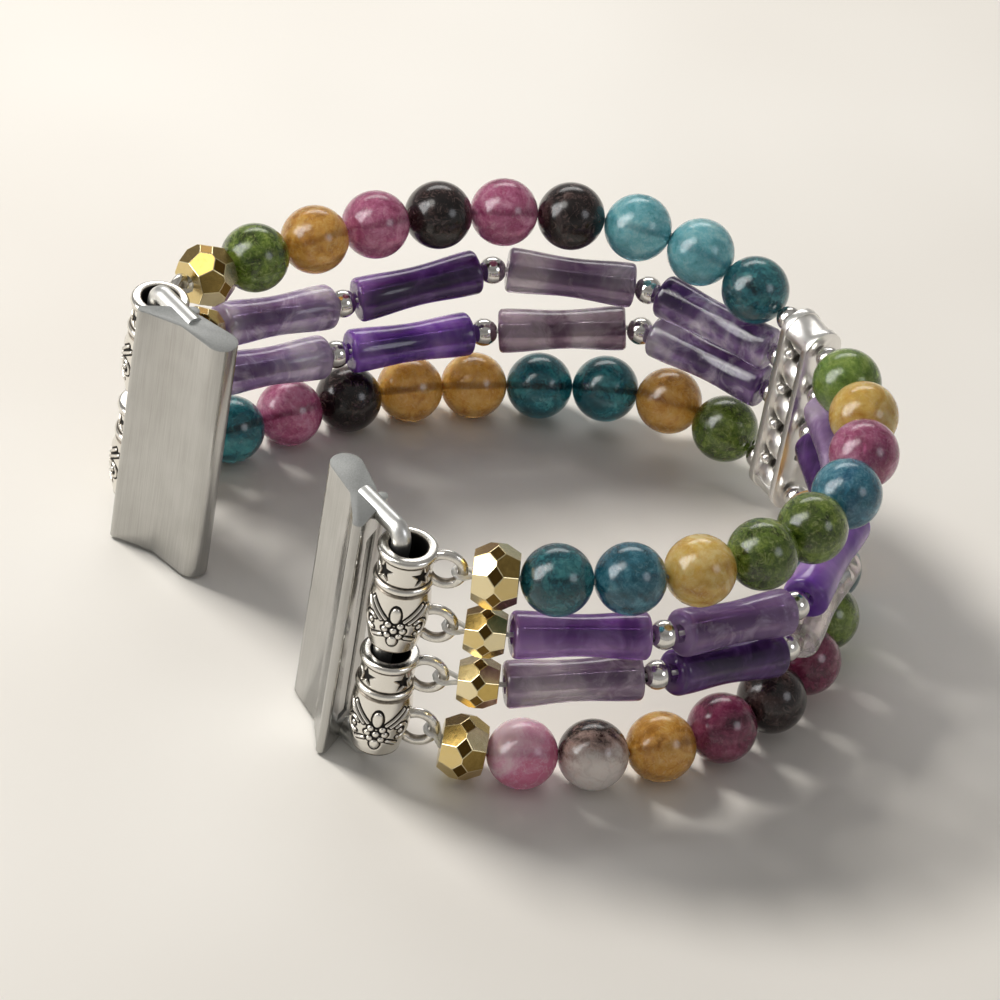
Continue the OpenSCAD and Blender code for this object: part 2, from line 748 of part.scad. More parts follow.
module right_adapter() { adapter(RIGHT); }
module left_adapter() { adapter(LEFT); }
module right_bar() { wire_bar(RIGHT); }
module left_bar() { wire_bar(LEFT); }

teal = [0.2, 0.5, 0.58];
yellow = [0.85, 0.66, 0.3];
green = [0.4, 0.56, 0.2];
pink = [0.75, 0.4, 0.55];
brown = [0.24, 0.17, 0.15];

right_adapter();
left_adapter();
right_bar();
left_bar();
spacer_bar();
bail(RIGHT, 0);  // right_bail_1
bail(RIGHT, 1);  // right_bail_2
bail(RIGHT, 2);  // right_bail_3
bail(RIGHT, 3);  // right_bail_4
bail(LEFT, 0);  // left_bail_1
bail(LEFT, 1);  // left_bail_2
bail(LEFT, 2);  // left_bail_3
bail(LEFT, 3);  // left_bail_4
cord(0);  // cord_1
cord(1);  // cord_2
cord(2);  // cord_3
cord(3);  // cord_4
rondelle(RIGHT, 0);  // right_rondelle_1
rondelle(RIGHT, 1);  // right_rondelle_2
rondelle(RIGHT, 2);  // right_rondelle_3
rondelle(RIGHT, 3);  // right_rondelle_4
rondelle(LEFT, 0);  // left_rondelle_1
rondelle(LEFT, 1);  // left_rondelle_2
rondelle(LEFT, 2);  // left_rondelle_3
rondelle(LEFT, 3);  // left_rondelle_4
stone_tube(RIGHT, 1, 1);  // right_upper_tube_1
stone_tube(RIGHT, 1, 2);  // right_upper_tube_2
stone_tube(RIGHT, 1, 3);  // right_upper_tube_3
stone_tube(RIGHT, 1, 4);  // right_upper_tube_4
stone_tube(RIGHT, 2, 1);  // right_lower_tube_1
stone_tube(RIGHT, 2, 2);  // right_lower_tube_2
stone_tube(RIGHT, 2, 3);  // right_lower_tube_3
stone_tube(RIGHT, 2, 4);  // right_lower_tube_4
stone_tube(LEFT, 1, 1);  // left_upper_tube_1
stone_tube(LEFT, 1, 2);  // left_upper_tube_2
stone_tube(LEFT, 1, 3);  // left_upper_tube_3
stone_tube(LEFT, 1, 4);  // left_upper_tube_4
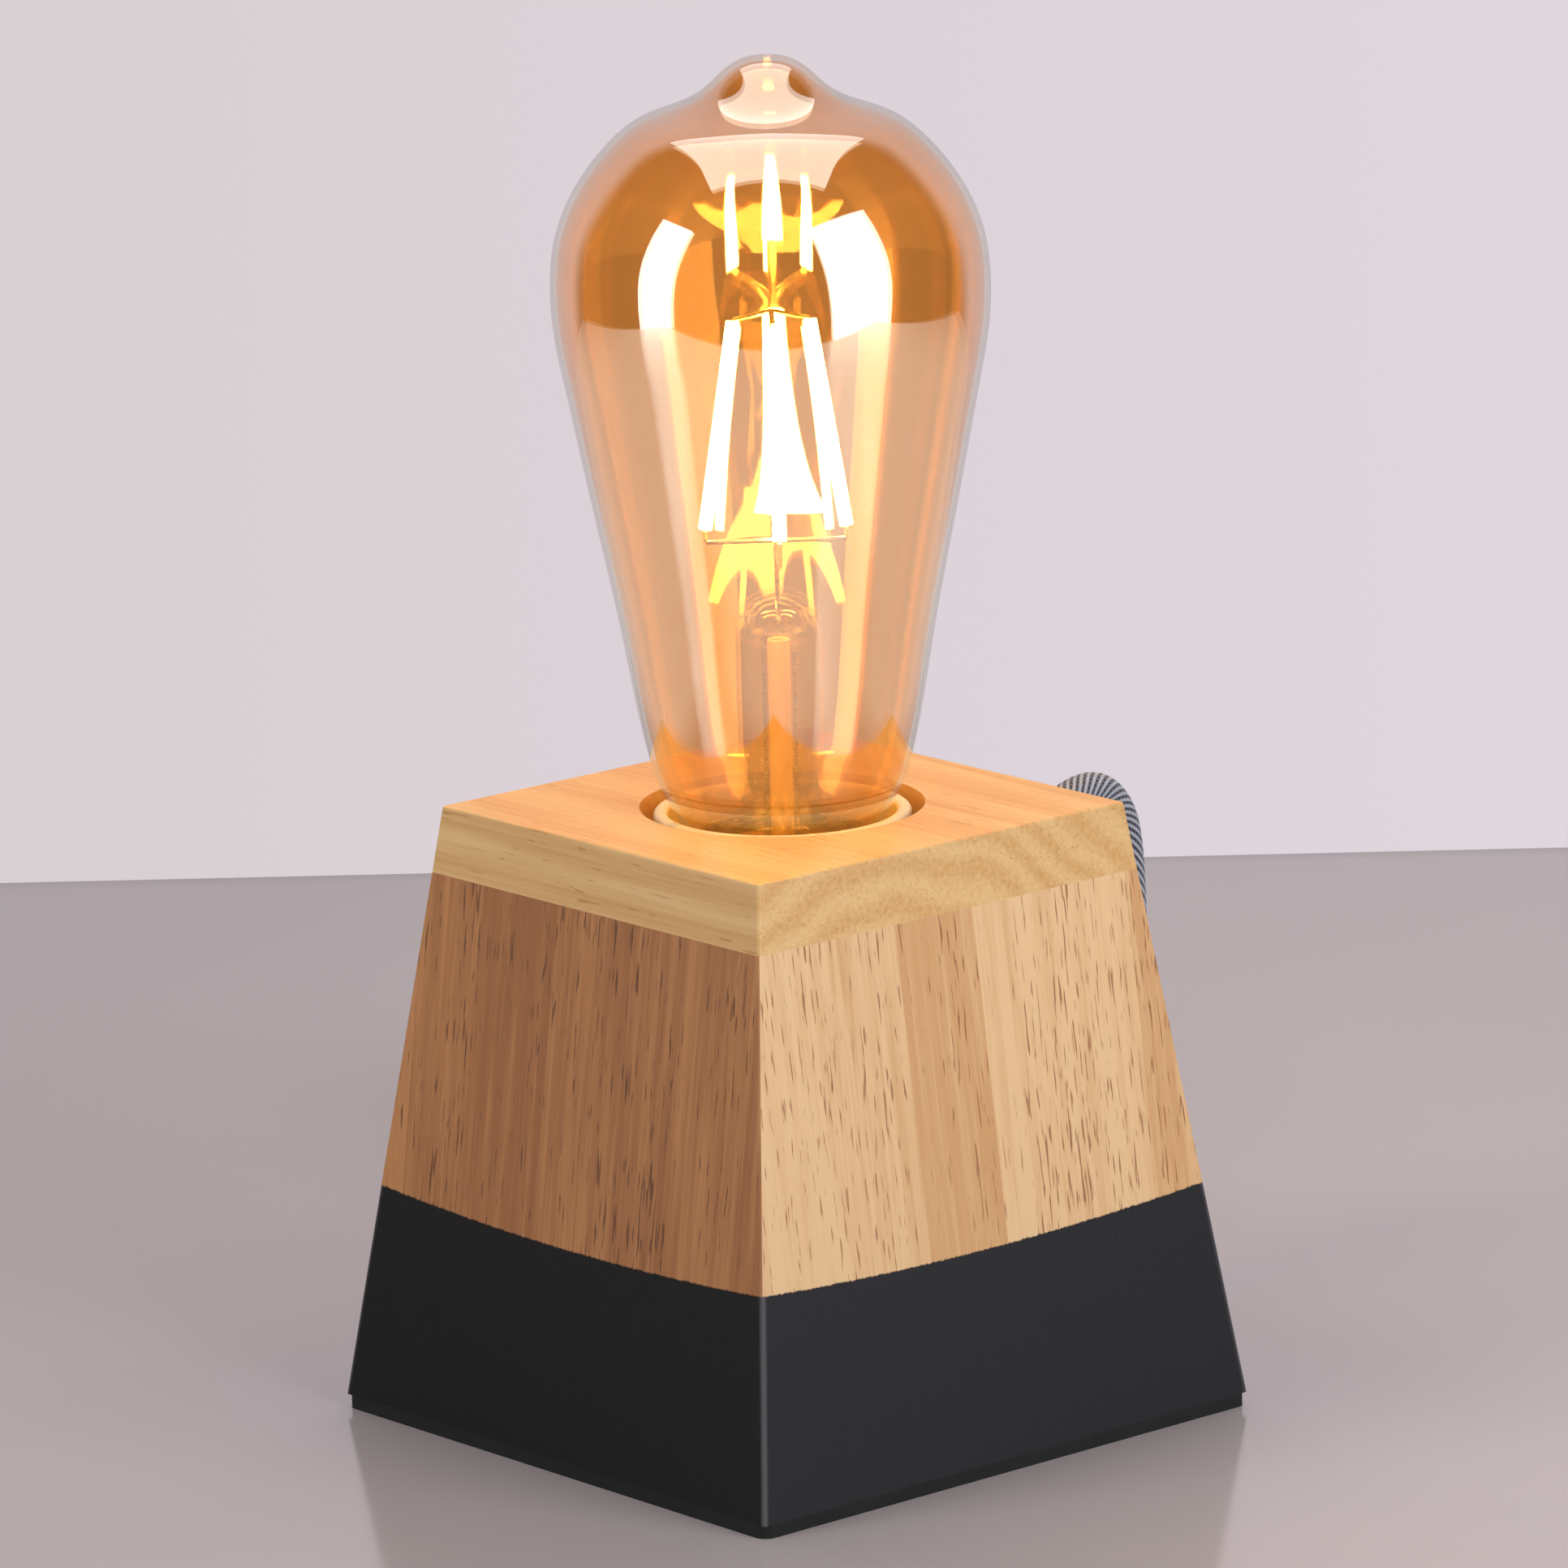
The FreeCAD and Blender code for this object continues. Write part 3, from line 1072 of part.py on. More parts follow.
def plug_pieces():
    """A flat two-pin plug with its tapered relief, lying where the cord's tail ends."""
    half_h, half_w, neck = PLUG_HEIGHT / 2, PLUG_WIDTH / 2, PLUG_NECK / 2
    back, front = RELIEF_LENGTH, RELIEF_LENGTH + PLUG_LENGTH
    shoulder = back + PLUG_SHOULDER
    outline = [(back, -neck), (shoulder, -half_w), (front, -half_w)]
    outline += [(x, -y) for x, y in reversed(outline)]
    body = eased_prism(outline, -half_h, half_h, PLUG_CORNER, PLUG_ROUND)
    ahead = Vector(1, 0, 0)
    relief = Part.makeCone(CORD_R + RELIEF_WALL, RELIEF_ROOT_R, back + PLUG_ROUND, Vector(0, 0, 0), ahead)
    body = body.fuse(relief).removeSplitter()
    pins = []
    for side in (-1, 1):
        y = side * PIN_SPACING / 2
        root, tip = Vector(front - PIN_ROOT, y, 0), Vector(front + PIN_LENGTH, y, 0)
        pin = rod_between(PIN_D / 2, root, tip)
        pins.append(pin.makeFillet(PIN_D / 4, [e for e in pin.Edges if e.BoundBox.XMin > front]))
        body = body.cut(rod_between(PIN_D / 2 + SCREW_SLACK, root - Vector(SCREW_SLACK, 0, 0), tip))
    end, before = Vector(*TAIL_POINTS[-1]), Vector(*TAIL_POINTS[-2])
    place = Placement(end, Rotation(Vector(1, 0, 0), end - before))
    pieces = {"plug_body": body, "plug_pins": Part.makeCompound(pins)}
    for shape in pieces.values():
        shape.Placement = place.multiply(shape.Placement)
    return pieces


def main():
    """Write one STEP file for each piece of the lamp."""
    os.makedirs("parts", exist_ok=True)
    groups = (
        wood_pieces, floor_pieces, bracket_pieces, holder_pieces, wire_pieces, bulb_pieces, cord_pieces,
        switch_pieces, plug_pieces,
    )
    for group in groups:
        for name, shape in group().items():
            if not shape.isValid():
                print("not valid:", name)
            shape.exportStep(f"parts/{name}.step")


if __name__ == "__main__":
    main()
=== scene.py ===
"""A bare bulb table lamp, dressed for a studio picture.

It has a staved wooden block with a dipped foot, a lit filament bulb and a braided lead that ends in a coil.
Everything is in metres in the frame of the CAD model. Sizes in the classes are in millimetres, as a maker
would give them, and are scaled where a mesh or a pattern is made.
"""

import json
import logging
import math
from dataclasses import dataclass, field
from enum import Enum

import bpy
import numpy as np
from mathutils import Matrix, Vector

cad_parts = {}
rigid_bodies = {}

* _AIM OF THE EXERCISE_
Copy out each line exactly.

* _ANSWER TO THIS TASK_
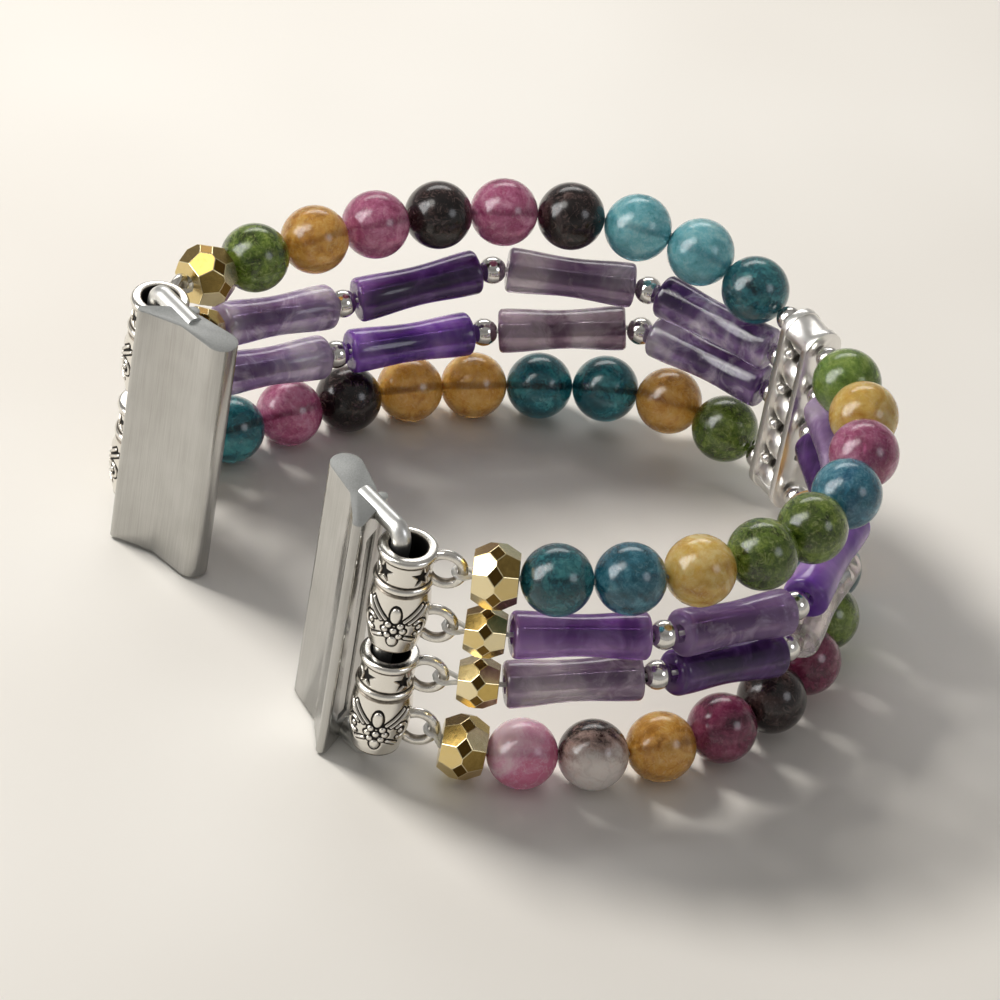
Continue the OpenSCAD and Blender code for this object: part 2, from line 748 of part.scad. More parts follow.
module right_adapter() { adapter(RIGHT); }
module left_adapter() { adapter(LEFT); }
module right_bar() { wire_bar(RIGHT); }
module left_bar() { wire_bar(LEFT); }

teal = [0.2, 0.5, 0.58];
yellow = [0.85, 0.66, 0.3];
green = [0.4, 0.56, 0.2];
pink = [0.75, 0.4, 0.55];
brown = [0.24, 0.17, 0.15];

right_adapter();
left_adapter();
right_bar();
left_bar();
spacer_bar();
bail(RIGHT, 0);  // right_bail_1
bail(RIGHT, 1);  // right_bail_2
bail(RIGHT, 2);  // right_bail_3
bail(RIGHT, 3);  // right_bail_4
bail(LEFT, 0);  // left_bail_1
bail(LEFT, 1);  // left_bail_2
bail(LEFT, 2);  // left_bail_3
bail(LEFT, 3);  // left_bail_4
cord(0);  // cord_1
cord(1);  // cord_2
cord(2);  // cord_3
cord(3);  // cord_4
rondelle(RIGHT, 0);  // right_rondelle_1
rondelle(RIGHT, 1);  // right_rondelle_2
rondelle(RIGHT, 2);  // right_rondelle_3
rondelle(RIGHT, 3);  // right_rondelle_4
rondelle(LEFT, 0);  // left_rondelle_1
rondelle(LEFT, 1);  // left_rondelle_2
rondelle(LEFT, 2);  // left_rondelle_3
rondelle(LEFT, 3);  // left_rondelle_4
stone_tube(RIGHT, 1, 1);  // right_upper_tube_1
stone_tube(RIGHT, 1, 2);  // right_upper_tube_2
stone_tube(RIGHT, 1, 3);  // right_upper_tube_3
stone_tube(RIGHT, 1, 4);  // right_upper_tube_4
stone_tube(RIGHT, 2, 1);  // right_lower_tube_1
stone_tube(RIGHT, 2, 2);  // right_lower_tube_2
stone_tube(RIGHT, 2, 3);  // right_lower_tube_3
stone_tube(RIGHT, 2, 4);  // right_lower_tube_4
stone_tube(LEFT, 1, 1);  // left_upper_tube_1
stone_tube(LEFT, 1, 2);  // left_upper_tube_2
stone_tube(LEFT, 1, 3);  // left_upper_tube_3
stone_tube(LEFT, 1, 4);  // left_upper_tube_4
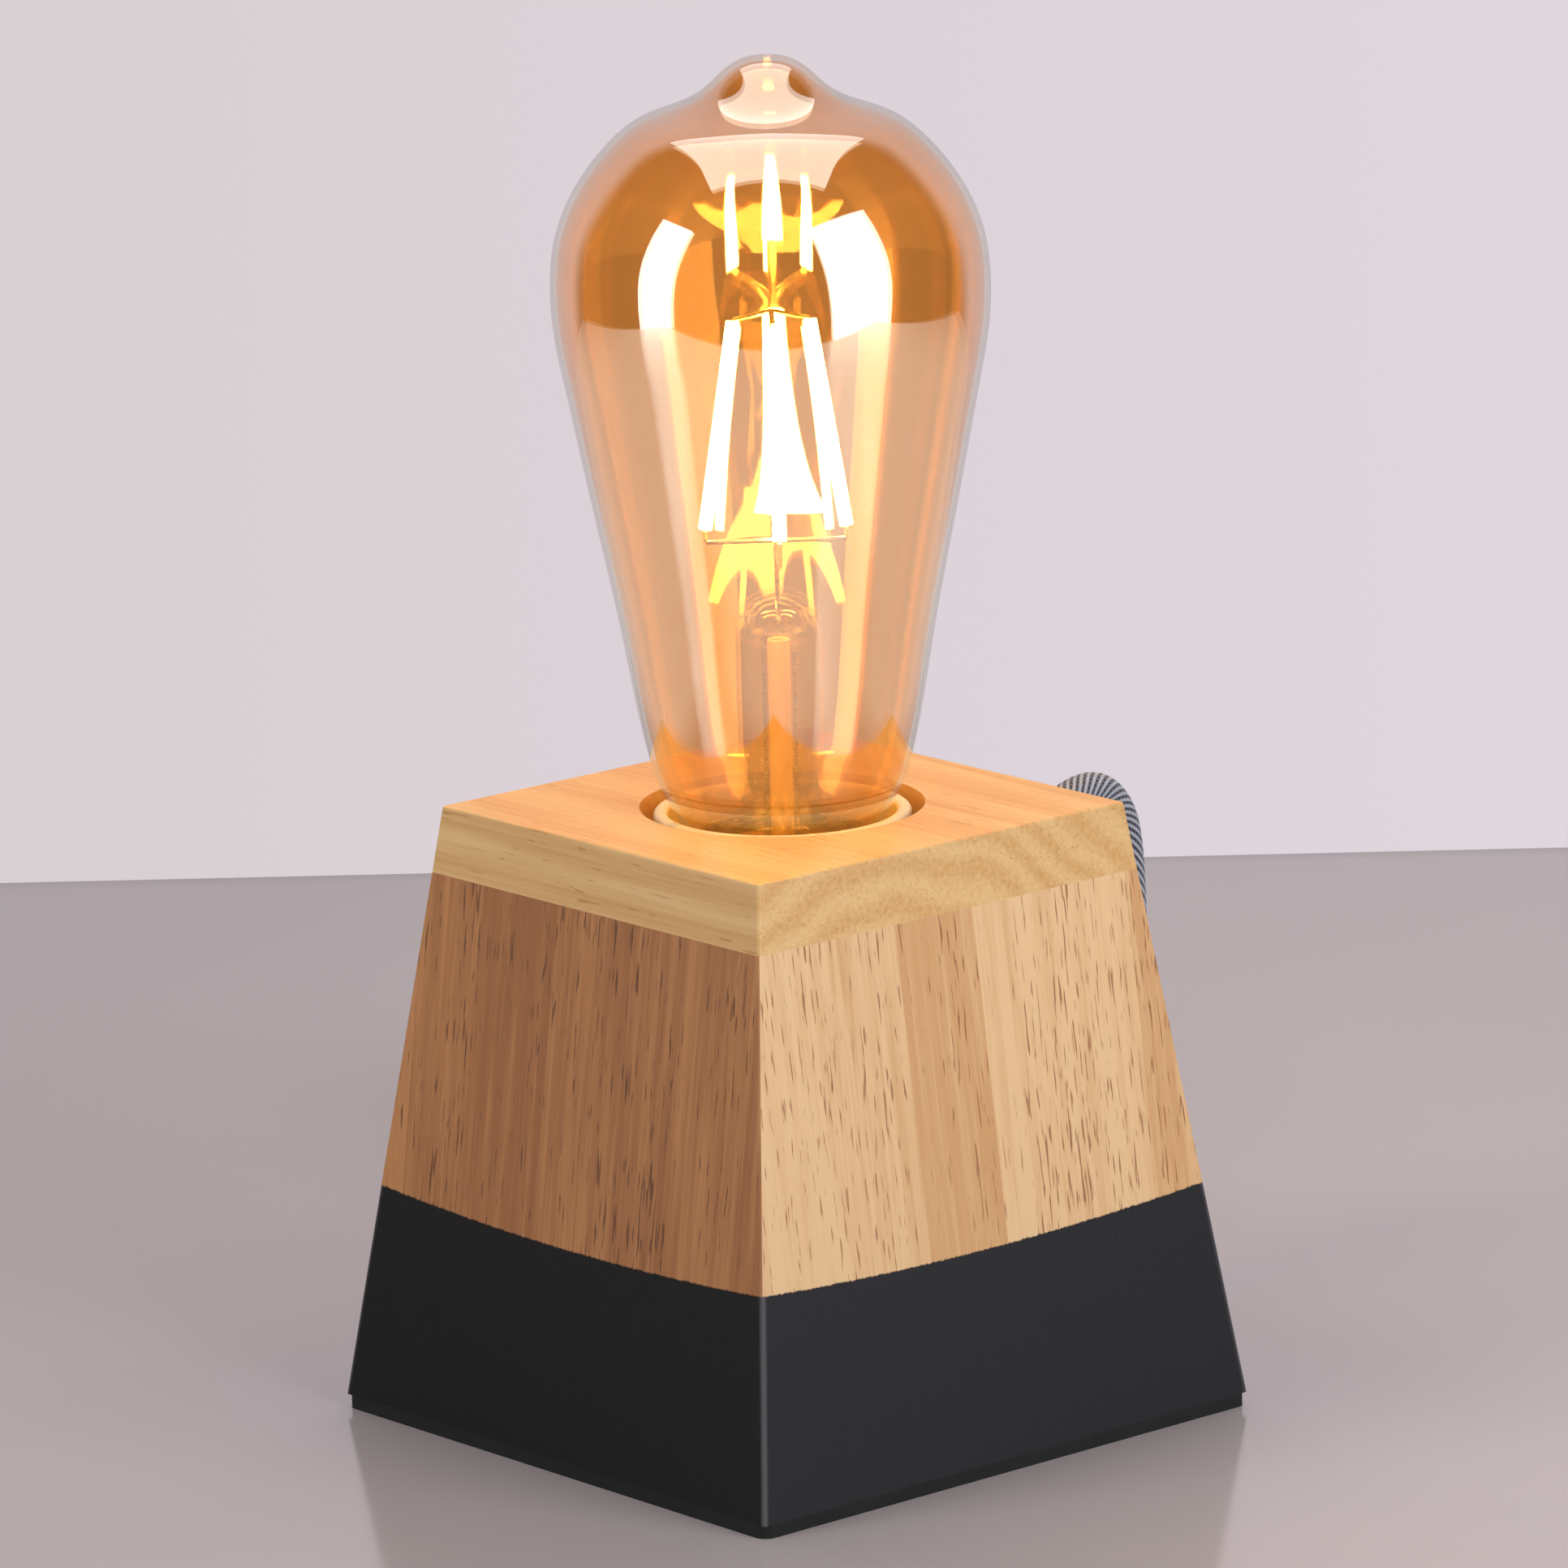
The FreeCAD and Blender code for this object continues. Write part 3, from line 1072 of part.py on. More parts follow.
def plug_pieces():
    """A flat two-pin plug with its tapered relief, lying where the cord's tail ends."""
    half_h, half_w, neck = PLUG_HEIGHT / 2, PLUG_WIDTH / 2, PLUG_NECK / 2
    back, front = RELIEF_LENGTH, RELIEF_LENGTH + PLUG_LENGTH
    shoulder = back + PLUG_SHOULDER
    outline = [(back, -neck), (shoulder, -half_w), (front, -half_w)]
    outline += [(x, -y) for x, y in reversed(outline)]
    body = eased_prism(outline, -half_h, half_h, PLUG_CORNER, PLUG_ROUND)
    ahead = Vector(1, 0, 0)
    relief = Part.makeCone(CORD_R + RELIEF_WALL, RELIEF_ROOT_R, back + PLUG_ROUND, Vector(0, 0, 0), ahead)
    body = body.fuse(relief).removeSplitter()
    pins = []
    for side in (-1, 1):
        y = side * PIN_SPACING / 2
        root, tip = Vector(front - PIN_ROOT, y, 0), Vector(front + PIN_LENGTH, y, 0)
        pin = rod_between(PIN_D / 2, root, tip)
        pins.append(pin.makeFillet(PIN_D / 4, [e for e in pin.Edges if e.BoundBox.XMin > front]))
        body = body.cut(rod_between(PIN_D / 2 + SCREW_SLACK, root - Vector(SCREW_SLACK, 0, 0), tip))
    end, before = Vector(*TAIL_POINTS[-1]), Vector(*TAIL_POINTS[-2])
    place = Placement(end, Rotation(Vector(1, 0, 0), end - before))
    pieces = {"plug_body": body, "plug_pins": Part.makeCompound(pins)}
    for shape in pieces.values():
        shape.Placement = place.multiply(shape.Placement)
    return pieces


def main():
    """Write one STEP file for each piece of the lamp."""
    os.makedirs("parts", exist_ok=True)
    groups = (
        wood_pieces, floor_pieces, bracket_pieces, holder_pieces, wire_pieces, bulb_pieces, cord_pieces,
        switch_pieces, plug_pieces,
    )
    for group in groups:
        for name, shape in group().items():
            if not shape.isValid():
                print("not valid:", name)
            shape.exportStep(f"parts/{name}.step")


if __name__ == "__main__":
    main()
=== scene.py ===
"""A bare bulb table lamp, dressed for a studio picture.

It has a staved wooden block with a dipped foot, a lit filament bulb and a braided lead that ends in a coil.
Everything is in metres in the frame of the CAD model. Sizes in the classes are in millimetres, as a maker
would give them, and are scaled where a mesh or a pattern is made.
"""

import json
import logging
import math
from dataclasses import dataclass, field
from enum import Enum

import bpy
import numpy as np
from mathutils import Matrix, Vector

cad_parts = {}
rigid_bodies = {}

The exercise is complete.